Being humbled on the other hand is an act of supreme divine kindness (even if it doesn’t always feel like that). If pride puffs us up so that we are stretched, distorted and disfigured, divine compassion lets enough air out of the balloon so that our true image, our true beauty comes back into shape—we are humbled back into proportion.

Being humbled reminds us of our dependence; our dependence upon God for the very gift of existence, and our sometimes difficult and constraining dependence on one another. This is the challenge that the Church, for all its faults, is trying to engage with. We cannot and must not forget our dependence on one another within the Body of Christ and in the one Spirit. We are theologically compelled to find ways to disagree profoundly without shaming one another; without coercion or marginalisation. This is the work we have to do not just for ourselves, but for the sake of a world that needs to know how to disagree well, because that is the only way to survive in a world of complete mutual dependence, whether for energy, or for food, or for a survivable climate.

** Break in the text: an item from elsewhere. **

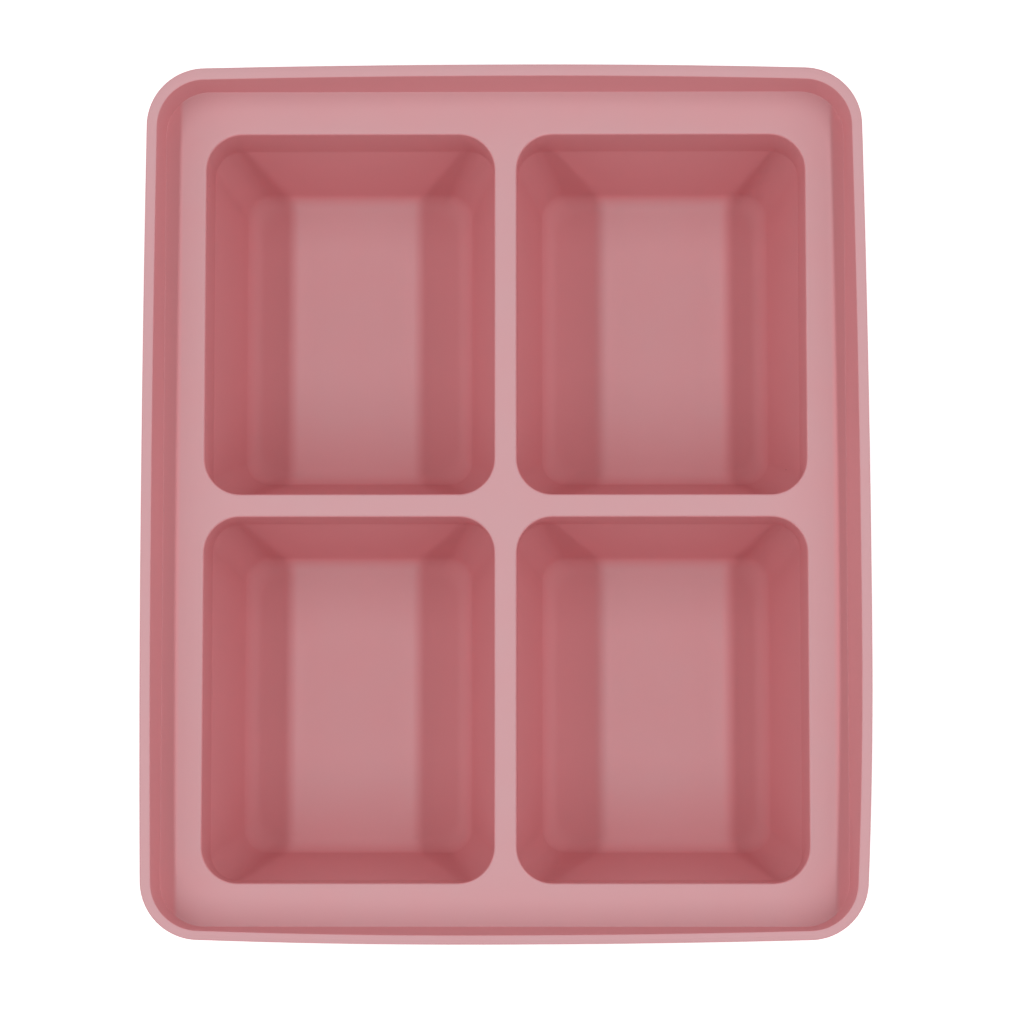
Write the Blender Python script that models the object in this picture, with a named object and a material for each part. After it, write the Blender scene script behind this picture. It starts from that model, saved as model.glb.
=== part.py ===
"""Silicone block mould with four wells in a tray, a raised rim lip and a steel hoop in the rim.

Everything is in metres with +Z up. The origin is the centre of the bounding box at its base, +X runs
along the short side and +Y along the long side. The moulding is cut into zones along its natural
flex lines: each well is a wall that stays with the tray and a floor panel that presses upwards.
"""

import math

import bmesh
import bpy

MM = 0.001

# Wells: two columns by two rows. A steep upper band, a crease, then a drafted wall down to the floor.
# The end walls lean in a little more than the side walls do.
WELL_WIDTH = 72.0 * MM
WELL_LENGTH = 90.3 * MM
WELL_DEPTH = 50.0 * MM
COLUMN_WEB = 5.4 * MM
ROW_WEB = 5.5 * MM
BAND_DEPTH = 21.8 * MM
BAND_INSET = 0.14 * MM
FOOT_INSET = 7.0 * MM
FOOT_FILLET = 4.5 * MM
END_LEAN = 1.08
MOUTH_CORNER = 9.0 * MM
CREASE_CORNER = 7.0 * MM
FLOOR_CORNER = 6.5 * MM
WELLS_CENTRE = (-0.3 * MM, -0.2 * MM)

# Skin thicknesses and the clearance between neighbouring zones.
WALL_THICKNESS = 1.9 * MM
FLOOR_THICKNESS = 2.2 * MM
DECK_THICKNESS = 2.5 * MM
MOUTH_ROUNDING = 0.6 * MM
GAP = 0.3 * MM

# Feet: a flat ring under each wall carries the tray, and the floor panel sits a little above it.
FLOOR_LIFT = 0.6 * MM
FOOT_MARGIN = 4.6 * MM
FOOT_ROUNDING = 2.4 * MM

# Rim lip: it stands on the deck's edge, leans outwards and bows unevenly along its soft sides.
LIP_HEIGHT = 13.2 * MM
LIP_THICKNESS = 2.5 * MM
LIP_FOOT_HALF = (84.6 * MM, 103.65 * MM)
LIP_FOOT_CORNER = 11.0 * MM
LIP_TOP_HALF = (85.54 * MM, 104.18 * MM)
LIP_TOP_CORNER = 11.8 * MM
LIP_CENTRE = (-0.4 * MM, 0.14 * MM)
LIP_EDGE_ROUNDING = 0.4 * MM
# Outward bow at the top of each side, and where it peaks along that side, from -1 to +1 anticlockwise.
SIDE_BOWS = {
    "right": (1.4 * MM, -0.37),
    "back": (0.85 * MM, -0.1),
    "left": (0.6 * MM, 0.1),
    "front": (1.12 * MM, -0.15),
}

# Hoop: a steel wire pressed into a groove that opens downwards through a mouth narrower than the wire.
WIRE_RADIUS = 0.9 * MM
GROOVE_RADIUS = WIRE_RADIUS + GAP
GROOVE_MOUTH = 1.2 * MM
WIRE_OUTWARD = 0.6 * MM
BEAD_INWARD = 1.7 * MM
BEAD_OUTWARD = 2.6 * MM
BEAD_DEPTH = 4.2 * MM

DECK_TOP = FLOOR_LIFT + FLOOR_THICKNESS + WELL_DEPTH
DECK_UNDER = DECK_TOP - DECK_THICKNESS
LIP_TOP = DECK_TOP + LIP_HEIGHT
CREASE_Z = DECK_TOP - BAND_DEPTH
FLOOR_TOP = FLOOR_LIFT + FLOOR_THICKNESS
BEAD_TOP = DECK_UNDER - GAP
BEAD_UNDER = BEAD_TOP - BEAD_DEPTH
WIRE_Z = BEAD_TOP - 0.55 * BEAD_DEPTH
DRAFT = math.atan2(FOOT_INSET - BAND_INSET, CREASE_Z - FLOOR_TOP)

WELLS_CORNER_STEPS = 7
RIM_CORNER_STEPS = 8
RIM_SIDE_STEPS = 6

SILICONE = (0.60, 0.29, 0.31, 1.0)
STEEL = (0.56, 0.56, 0.57, 1.0)


def clear_scene():
    for obj in list(bpy.data.objects):
        bpy.data.objects.remove(obj)


def plain_material(name, colour, roughness, metallic):
    material = bpy.data.materials.new(name)
    material.use_nodes = True
    shader = material.node_tree.nodes["Principled BSDF"]
    shader.inputs["Base Color"].default_value = colour
    shader.inputs["Roughness"].default_value = roughness
    shader.inputs["Metallic"].default_value = metallic
    return material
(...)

Finally, being humbled is not about self-negation; its not about saying ‘I’m completely wrong, or bad, or mistaken.’ People who are humbled should be no less passionate about the truth as they perceive it; they shouldn’t stop advocating or caring. But people who are humbled are less likely to be wasting energy on displays of wealth or power or status, or cleverness or cunning—they are more likely to know where their dignity comes from, and the dignity of those with whom they disagree. There is more common ground.

In a world where God is forsaken, there is only an unholy rush for places at the table, and a scramble for the best seats; there is only assertion, aggression; pride for the winners and shame for the losers. The gospel shows us a different way—the way of humility; the way that honours our humanity in all its strength and fragility, in all its dignity, diversity and dependence; the way that isn’t about being made to grovel in shame, but being invited to dance.